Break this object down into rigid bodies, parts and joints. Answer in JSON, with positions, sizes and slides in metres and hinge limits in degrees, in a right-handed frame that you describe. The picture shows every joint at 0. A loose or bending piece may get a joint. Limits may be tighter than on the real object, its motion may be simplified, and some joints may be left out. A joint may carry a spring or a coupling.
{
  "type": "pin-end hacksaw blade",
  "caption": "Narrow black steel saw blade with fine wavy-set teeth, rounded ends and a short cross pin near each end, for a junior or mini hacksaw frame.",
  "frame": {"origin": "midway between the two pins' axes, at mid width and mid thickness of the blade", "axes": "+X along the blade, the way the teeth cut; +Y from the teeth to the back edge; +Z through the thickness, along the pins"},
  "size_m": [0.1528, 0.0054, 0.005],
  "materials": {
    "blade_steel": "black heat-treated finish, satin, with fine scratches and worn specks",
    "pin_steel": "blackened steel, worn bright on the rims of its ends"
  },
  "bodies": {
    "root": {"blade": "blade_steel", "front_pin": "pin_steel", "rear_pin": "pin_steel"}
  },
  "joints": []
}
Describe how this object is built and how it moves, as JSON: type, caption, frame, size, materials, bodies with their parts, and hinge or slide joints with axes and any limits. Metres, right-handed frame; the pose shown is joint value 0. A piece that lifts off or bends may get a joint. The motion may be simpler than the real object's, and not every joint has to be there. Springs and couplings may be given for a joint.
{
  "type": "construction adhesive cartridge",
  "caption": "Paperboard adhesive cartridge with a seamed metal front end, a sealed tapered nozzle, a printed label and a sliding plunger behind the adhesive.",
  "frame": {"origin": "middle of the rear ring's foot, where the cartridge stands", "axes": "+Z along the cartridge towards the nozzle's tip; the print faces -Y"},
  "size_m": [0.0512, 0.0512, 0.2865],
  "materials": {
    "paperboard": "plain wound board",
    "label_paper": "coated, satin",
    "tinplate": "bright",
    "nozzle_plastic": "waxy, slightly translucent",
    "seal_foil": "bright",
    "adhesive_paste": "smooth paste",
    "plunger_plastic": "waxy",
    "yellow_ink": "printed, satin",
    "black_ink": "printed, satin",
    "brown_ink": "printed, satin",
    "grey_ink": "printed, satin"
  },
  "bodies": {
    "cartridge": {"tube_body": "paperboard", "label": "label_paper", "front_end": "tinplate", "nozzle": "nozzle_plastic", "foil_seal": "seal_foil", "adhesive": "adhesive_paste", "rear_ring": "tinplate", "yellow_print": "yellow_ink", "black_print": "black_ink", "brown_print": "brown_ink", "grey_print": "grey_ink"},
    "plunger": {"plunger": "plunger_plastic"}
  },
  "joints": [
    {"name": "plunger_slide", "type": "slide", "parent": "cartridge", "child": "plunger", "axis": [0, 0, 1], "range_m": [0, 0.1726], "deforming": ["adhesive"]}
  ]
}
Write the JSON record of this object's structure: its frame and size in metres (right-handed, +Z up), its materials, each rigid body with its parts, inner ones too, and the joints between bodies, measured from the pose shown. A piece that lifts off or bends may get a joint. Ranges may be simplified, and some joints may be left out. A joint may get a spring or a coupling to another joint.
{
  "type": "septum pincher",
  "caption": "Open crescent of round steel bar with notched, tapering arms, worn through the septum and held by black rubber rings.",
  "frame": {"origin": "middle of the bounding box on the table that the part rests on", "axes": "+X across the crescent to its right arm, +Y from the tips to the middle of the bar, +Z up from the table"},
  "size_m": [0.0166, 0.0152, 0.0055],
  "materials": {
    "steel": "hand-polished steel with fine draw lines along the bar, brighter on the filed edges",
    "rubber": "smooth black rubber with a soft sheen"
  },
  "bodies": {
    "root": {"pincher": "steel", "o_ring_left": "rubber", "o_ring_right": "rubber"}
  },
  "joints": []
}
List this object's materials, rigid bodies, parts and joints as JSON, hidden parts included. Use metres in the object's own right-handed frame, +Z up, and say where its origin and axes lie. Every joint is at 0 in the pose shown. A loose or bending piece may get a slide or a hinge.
##########
Send back all of the entries exactly, with nothing missing.

**Exercise solution**
Break this object down into rigid bodies, parts and joints. Answer in JSON, with positions, sizes and slides in metres and hinge limits in degrees, in a right-handed frame that you describe. The picture shows every joint at 0. A loose or bending piece may get a joint. Limits may be tighter than on the real object, its motion may be simplified, and some joints may be left out. A joint may carry a spring or a coupling.
{
  "type": "pin-end hacksaw blade",
  "caption": "Narrow black steel saw blade with fine wavy-set teeth, rounded ends and a short cross pin near each end, for a junior or mini hacksaw frame.",
  "frame": {"origin": "midway between the two pins' axes, at mid width and mid thickness of the blade", "axes": "+X along the blade, the way the teeth cut; +Y from the teeth to the back edge; +Z through the thickness, along the pins"},
  "size_m": [0.1528, 0.0054, 0.005],
  "materials": {
    "blade_steel": "black heat-treated finish, satin, with fine scratches and worn specks",
    "pin_steel": "blackened steel, worn bright on the rims of its ends"
  },
  "bodies": {
    "root": {"blade": "blade_steel", "front_pin": "pin_steel", "rear_pin": "pin_steel"}
  },
  "joints": []
}
Describe how this object is built and how it moves, as JSON: type, caption, frame, size, materials, bodies with their parts, and hinge or slide joints with axes and any limits. Metres, right-handed frame; the pose shown is joint value 0. A piece that lifts off or bends may get a joint. The motion may be simpler than the real object's, and not every joint has to be there. Springs and couplings may be given for a joint.
{
  "type": "construction adhesive cartridge",
  "caption": "Paperboard adhesive cartridge with a seamed metal front end, a sealed tapered nozzle, a printed label and a sliding plunger behind the adhesive.",
  "frame": {"origin": "middle of the rear ring's foot, where the cartridge stands", "axes": "+Z along the cartridge towards the nozzle's tip; the print faces -Y"},
  "size_m": [0.0512, 0.0512, 0.2865],
  "materials": {
    "paperboard": "plain wound board",
    "label_paper": "coated, satin",
    "tinplate": "bright",
    "nozzle_plastic": "waxy, slightly translucent",
    "seal_foil": "bright",
    "adhesive_paste": "smooth paste",
    "plunger_plastic": "waxy",
    "yellow_ink": "printed, satin",
    "black_ink": "printed, satin",
    "brown_ink": "printed, satin",
    "grey_ink": "printed, satin"
  },
  "bodies": {
    "cartridge": {"tube_body": "paperboard", "label": "label_paper", "front_end": "tinplate", "nozzle": "nozzle_plastic", "foil_seal": "seal_foil", "adhesive": "adhesive_paste", "rear_ring": "tinplate", "yellow_print": "yellow_ink", "black_print": "black_ink", "brown_print": "brown_ink", "grey_print": "grey_ink"},
    "plunger": {"plunger": "plunger_plastic"}
  },
  "joints": [
    {"name": "plunger_slide", "type": "slide", "parent": "cartridge", "child": "plunger", "axis": [0, 0, 1], "range_m": [0, 0.1726], "deforming": ["adhesive"]}
  ]
}
Write the JSON record of this object's structure: its frame and size in metres (right-handed, +Z up), its materials, each rigid body with its parts, inner ones too, and the joints between bodies, measured from the pose shown. A piece that lifts off or bends may get a joint. Ranges may be simplified, and some joints may be left out. A joint may get a spring or a coupling to another joint.
{
  "type": "septum pincher",
  "caption": "Open crescent of round steel bar with notched, tapering arms, worn through the septum and held by black rubber rings.",
  "frame": {"origin": "middle of the bounding box on the table that the part rests on", "axes": "+X across the crescent to its right arm, +Y from the tips to the middle of the bar, +Z up from the table"},
  "size_m": [0.0166, 0.0152, 0.0055],
  "materials": {
    "steel": "hand-polished steel with fine draw lines along the bar, brighter on the filed edges",
    "rubber": "smooth black rubber with a soft sheen"
  },
  "bodies": {
    "root": {"pincher": "steel", "o_ring_left": "rubber", "o_ring_right": "rubber"}
  },
  "joints": []
}
List this object's materials, rigid bodies, parts and joints as JSON, hidden parts included. Use metres in the object's own right-handed frame, +Z up, and say where its origin and axes lie. Every joint is at 0 in the pose shown. A loose or bending piece may get a slide or a hinge.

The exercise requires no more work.